There’s a website: http://code.google.com, where Google gives away some of the code that they created as a gift to the software community. Most everything there is only of interest to programmers like me, but that’s not the point. The point is that they’re doing things for the right reason. They continue to use their resources to make life a little easier for the rest of us, and they ask nothing in return. They’ve made no attempt to capitalize on most of their creations. What they do get, however, is first prize in the industry’s popularity contest. It’s a bold strategy. So far, the system has served them well.

Contrast that with the business practices of other companies in the computer field. When the Internet was a new and exciting technology, Microsoft’s Bill Gates made the following remark: “I don’t care what the Information Superhighway looks like as long as I have a tollbooth on it.” It’s no secret that the majority of the civilized world distrusts Gates and the company he founded. We know Microsoft just wants our money. And the business practices they’ve used to get it have been found to be illegal in courts across the world. When Google went public, Gates lamented the universally positive press in an interview, saying “You’re not allowed to criticize and say that Google isn’t solving all the world’s problems.” Google is, indeed, one on the most trusted and respected companies in the industry. Even the news media finds difficulty in coming up with something bad to say.

On the one side you have the most wealthy software company in the world and on the other, the most popular. The philosphies of the two couldn’t be any more different. One faces disappearing market share, fines, and legal battles over illegal business practices. The other has seen its stock price more than triple in the past few months.

The Advent of the Blog

Filed under: Discoveries, Techie — tylerl [ April 27, 2005 @ 5:32 pm ]

Every now and then, some new big thing changes the way people look at technology. Often, it’s not so much the technology that changes, but rather the way people use what was already there. The revolution isn’t so much technological as it is methodological.
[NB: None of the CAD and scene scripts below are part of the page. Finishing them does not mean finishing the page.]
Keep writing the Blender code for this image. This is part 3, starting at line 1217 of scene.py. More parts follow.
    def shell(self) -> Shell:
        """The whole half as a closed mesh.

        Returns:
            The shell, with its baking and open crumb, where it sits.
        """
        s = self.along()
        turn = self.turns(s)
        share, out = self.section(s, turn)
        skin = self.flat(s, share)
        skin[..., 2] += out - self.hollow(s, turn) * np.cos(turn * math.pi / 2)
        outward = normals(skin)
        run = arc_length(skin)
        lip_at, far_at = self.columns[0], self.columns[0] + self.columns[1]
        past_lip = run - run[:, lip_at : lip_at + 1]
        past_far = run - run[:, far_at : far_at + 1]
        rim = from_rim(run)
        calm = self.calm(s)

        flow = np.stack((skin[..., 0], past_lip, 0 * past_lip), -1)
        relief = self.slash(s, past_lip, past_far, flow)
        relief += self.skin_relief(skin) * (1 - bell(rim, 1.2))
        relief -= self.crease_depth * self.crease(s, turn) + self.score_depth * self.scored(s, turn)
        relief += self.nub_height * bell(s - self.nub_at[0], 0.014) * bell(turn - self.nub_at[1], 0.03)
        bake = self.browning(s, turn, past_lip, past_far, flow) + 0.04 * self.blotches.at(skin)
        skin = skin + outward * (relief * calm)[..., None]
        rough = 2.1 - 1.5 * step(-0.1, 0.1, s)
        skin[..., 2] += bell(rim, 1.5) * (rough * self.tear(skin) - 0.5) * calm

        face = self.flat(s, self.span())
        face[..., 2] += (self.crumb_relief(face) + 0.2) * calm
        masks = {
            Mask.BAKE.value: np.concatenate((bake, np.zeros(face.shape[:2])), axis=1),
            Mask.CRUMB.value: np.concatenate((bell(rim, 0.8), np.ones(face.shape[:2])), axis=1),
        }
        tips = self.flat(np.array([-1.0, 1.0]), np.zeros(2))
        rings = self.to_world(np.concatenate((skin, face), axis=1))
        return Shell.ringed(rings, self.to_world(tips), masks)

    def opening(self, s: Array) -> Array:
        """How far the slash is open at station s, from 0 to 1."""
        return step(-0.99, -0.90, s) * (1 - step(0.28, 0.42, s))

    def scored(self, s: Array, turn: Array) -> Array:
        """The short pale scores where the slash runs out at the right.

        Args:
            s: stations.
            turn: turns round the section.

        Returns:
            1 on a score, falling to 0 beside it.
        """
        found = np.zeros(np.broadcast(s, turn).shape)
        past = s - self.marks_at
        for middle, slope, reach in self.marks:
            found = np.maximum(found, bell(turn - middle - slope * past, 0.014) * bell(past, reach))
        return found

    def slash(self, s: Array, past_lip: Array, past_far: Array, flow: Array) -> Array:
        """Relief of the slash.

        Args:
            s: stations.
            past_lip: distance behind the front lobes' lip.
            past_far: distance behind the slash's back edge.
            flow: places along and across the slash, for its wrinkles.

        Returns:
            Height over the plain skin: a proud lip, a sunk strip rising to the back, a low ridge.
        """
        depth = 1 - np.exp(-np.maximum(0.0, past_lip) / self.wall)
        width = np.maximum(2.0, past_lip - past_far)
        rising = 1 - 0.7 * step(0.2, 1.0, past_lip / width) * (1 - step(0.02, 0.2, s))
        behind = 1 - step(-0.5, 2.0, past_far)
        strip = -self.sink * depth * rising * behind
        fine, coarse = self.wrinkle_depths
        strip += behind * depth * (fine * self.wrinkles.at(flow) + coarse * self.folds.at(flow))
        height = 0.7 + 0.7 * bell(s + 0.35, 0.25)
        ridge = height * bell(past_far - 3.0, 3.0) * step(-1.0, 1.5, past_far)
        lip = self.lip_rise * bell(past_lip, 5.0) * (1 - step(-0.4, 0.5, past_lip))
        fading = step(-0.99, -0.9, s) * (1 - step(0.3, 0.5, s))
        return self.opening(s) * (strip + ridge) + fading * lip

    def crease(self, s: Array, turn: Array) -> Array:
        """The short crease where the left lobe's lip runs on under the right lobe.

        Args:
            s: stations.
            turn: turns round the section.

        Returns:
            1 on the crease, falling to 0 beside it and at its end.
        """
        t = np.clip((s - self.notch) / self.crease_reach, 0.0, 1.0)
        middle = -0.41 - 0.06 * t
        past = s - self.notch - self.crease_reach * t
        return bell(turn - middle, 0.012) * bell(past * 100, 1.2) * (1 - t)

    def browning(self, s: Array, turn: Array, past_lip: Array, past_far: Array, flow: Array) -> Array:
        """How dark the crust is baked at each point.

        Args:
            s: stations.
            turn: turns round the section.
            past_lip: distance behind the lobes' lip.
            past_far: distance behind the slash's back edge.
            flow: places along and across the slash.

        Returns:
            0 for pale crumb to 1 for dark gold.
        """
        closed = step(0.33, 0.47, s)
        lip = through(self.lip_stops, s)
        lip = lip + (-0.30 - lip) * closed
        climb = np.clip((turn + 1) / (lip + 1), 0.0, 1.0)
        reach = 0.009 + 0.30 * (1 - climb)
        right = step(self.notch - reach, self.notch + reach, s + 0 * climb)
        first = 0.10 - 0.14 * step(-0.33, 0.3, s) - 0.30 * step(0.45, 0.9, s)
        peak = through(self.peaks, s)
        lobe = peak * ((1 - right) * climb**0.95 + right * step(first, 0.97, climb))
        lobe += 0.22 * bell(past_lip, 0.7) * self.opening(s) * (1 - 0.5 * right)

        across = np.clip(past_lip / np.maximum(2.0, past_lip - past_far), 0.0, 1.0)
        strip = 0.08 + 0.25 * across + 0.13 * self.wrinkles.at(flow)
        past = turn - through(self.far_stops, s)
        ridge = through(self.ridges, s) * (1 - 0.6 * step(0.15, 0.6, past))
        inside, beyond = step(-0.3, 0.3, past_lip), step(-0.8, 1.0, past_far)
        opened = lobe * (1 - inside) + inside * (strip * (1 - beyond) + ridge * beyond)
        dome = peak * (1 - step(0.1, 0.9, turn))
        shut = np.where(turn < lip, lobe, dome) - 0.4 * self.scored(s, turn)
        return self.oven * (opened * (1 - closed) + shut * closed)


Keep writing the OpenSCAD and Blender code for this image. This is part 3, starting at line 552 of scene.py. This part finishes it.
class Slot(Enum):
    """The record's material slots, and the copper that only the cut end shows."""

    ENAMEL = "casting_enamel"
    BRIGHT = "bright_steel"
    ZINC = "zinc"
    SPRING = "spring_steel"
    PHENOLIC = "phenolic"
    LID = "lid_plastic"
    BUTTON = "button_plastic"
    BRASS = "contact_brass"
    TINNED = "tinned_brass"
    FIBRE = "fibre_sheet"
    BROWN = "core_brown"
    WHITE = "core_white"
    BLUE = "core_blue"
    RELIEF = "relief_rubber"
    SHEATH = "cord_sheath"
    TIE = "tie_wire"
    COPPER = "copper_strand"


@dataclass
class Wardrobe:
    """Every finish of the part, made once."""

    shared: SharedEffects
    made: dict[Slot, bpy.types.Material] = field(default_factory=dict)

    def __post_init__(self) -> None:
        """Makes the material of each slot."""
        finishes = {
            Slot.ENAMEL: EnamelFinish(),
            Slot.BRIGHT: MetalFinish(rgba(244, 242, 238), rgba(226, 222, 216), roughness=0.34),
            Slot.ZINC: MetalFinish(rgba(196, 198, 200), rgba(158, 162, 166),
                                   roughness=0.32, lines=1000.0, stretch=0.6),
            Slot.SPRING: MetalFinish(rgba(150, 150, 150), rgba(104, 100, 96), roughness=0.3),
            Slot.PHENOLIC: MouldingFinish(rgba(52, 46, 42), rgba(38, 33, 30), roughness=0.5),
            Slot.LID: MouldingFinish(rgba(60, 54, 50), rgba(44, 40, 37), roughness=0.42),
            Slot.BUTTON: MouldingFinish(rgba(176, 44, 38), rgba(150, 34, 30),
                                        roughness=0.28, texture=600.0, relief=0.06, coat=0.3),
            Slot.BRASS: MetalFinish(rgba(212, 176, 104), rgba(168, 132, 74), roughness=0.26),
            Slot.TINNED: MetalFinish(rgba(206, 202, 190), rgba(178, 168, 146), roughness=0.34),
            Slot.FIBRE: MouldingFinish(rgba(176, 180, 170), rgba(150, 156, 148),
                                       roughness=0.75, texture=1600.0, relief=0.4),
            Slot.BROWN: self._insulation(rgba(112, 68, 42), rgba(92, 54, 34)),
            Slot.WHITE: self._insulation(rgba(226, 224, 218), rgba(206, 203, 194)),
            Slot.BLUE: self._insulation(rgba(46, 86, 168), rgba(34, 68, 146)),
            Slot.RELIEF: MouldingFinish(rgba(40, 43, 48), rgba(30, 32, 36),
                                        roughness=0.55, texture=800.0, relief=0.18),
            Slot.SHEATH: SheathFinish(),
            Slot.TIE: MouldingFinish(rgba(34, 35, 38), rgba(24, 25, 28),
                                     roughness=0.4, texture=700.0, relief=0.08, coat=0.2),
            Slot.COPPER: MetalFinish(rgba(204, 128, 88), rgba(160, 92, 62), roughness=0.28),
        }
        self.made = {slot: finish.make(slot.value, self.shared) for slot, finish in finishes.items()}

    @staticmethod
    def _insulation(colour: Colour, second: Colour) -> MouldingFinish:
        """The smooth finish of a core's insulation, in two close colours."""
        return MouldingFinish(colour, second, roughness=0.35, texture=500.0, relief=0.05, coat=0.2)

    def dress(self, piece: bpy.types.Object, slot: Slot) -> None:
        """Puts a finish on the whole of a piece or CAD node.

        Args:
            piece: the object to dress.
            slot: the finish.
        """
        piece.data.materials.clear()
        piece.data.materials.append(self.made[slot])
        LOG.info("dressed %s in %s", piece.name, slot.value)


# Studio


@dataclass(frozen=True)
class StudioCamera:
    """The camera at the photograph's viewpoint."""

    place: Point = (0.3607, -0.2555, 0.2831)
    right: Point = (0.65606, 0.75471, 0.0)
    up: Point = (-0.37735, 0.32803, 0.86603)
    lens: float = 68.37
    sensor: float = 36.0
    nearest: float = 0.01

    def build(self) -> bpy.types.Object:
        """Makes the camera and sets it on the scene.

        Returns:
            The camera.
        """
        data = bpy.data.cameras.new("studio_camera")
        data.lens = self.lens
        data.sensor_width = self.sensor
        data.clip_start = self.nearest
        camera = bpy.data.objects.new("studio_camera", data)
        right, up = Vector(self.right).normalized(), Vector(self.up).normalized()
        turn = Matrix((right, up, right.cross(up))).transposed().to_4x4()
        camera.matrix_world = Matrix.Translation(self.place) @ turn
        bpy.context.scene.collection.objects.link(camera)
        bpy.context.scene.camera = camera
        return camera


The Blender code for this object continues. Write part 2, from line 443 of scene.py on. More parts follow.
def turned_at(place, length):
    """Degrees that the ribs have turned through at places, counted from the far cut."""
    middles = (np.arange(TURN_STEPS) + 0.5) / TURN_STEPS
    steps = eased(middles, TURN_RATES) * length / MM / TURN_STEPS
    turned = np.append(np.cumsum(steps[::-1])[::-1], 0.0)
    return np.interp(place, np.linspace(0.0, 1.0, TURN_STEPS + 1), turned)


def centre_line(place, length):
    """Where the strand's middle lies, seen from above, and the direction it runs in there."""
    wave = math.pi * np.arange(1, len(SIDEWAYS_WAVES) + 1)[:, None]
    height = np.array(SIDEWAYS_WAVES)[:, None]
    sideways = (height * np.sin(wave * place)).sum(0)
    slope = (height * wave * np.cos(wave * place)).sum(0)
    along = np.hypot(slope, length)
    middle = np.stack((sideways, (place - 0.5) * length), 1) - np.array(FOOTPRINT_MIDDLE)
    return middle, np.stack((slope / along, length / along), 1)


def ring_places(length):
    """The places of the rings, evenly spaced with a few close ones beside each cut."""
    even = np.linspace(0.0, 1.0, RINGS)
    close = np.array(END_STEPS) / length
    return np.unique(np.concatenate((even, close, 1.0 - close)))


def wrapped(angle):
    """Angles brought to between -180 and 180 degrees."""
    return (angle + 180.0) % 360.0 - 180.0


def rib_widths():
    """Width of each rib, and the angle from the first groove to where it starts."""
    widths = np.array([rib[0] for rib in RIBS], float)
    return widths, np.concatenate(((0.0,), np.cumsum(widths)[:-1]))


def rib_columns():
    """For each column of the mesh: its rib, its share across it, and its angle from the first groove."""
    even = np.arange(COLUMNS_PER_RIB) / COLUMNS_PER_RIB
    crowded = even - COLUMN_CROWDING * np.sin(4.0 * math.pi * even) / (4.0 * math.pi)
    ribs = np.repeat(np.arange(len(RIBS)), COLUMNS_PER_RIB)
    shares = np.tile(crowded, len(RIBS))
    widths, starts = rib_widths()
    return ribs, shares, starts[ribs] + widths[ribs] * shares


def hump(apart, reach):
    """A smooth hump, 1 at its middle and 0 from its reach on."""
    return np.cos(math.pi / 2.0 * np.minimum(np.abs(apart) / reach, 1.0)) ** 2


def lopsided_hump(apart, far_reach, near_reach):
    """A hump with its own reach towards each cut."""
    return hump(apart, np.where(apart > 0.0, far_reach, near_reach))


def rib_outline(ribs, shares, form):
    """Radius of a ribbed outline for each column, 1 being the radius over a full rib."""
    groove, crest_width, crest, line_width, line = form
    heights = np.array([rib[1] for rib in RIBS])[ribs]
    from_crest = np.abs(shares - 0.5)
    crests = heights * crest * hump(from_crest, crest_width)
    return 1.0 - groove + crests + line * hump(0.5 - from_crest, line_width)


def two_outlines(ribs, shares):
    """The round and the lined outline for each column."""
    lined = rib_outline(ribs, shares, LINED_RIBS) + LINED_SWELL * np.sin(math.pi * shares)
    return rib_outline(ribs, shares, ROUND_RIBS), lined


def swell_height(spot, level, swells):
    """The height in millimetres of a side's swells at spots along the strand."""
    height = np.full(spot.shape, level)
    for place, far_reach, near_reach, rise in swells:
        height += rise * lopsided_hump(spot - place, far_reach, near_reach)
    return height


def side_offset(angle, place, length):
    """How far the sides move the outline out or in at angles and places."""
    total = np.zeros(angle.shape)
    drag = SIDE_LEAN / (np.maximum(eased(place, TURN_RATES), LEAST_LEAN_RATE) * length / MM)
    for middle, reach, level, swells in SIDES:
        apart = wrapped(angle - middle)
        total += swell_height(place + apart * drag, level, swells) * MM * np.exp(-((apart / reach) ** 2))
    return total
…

Such is certainly the case this time.

The next big thing in internet communication is the blog. It’s a shortened form of the phrase “web log,” which apparently took too long to say. A “web log,” in the classic sense, is nothing more than a personal log (diary or whatever) that’s made accessible over the web. Now, there’s nothing new about that concept–it’s been around as log as the web itself. I’ve been keeping a sort of running online journal of thoughts for ten years now. After all, what else do you put on your personal website.

However, what’s changing the world isn’t so much the practice per se, but rather the rising popularity of tools that make the practice so much easier. That’s where the blog, in the more contemporary sense, comes into play. See, the term blog today seems to be reserved, not just for online journals, but specifically for journals that are managed by a Content Management System (or CMS) that was designed specifically for managing personal pages. The cool thing about a CMS (and, in fact, its reason for existence) is the fact that it makes data entry a lot easier. Creating and managing web content is so much easier with a CMS that you can spend your time writing instead of moving files around.

Now, the concept of a CMS is also not new. They’ve also been around since the beginning of the Internet, but until recently, few people used them on their own homepages. The time and work involved in setting one up was simply too prohibitive. There’s no money to be made in homepages–especially those telling everyone what’s new with your cat–so the home user wasn’t much of a target audience for people designing these things. Progress was slow.

However, once CMS technology took root in the personal home page arena, the results were astounding. Let me go over the major selling points of the average blog.

  • Adding a story is fast. You can compose content for your blog as fast as you can compose an email.
  • Your audience can participate. Every major blogging package allows readers to supply their own comments in response to your story. Suddenly, the user has a real incentive to write–they know they have an audience, and the audience writes back. It’s like having hundreds of pen-pals.
  • Built-in syndication. A technology that is currently gaining popularity is called RSS (“Really Simple Syndication”). It allows your blog to communicate with client software, like mail readers. People don’t have to visit your website to see your latest story–they can read it with their morning email. RSS aggregators are designed to pull content from any number of sources and make them all available in one spot. Not only are blogs easier to write, their easier to read.

So, what has the net effect of the introduction of the blog been? In a nutshell, it’s a decentralization of media sources. When everyone can make their own voice heard, the public starts focusing on those whose story is the most interesting rather than who has the greatest publishing power. People start getting the news from their peers, rather than from traditional media outlets.

Information now comes unfiltered. Whereas the news sources used to get their information “from the experts,” they now consult the experts’ blogs. And in the mean time, the average joe has come to bypass the news outlet, and read the story directly from the source–whether they realize they’re doing so or not! It is a revolution of sorts. Your voice can be heard. And if you have something the world want’s to listen to, it will be.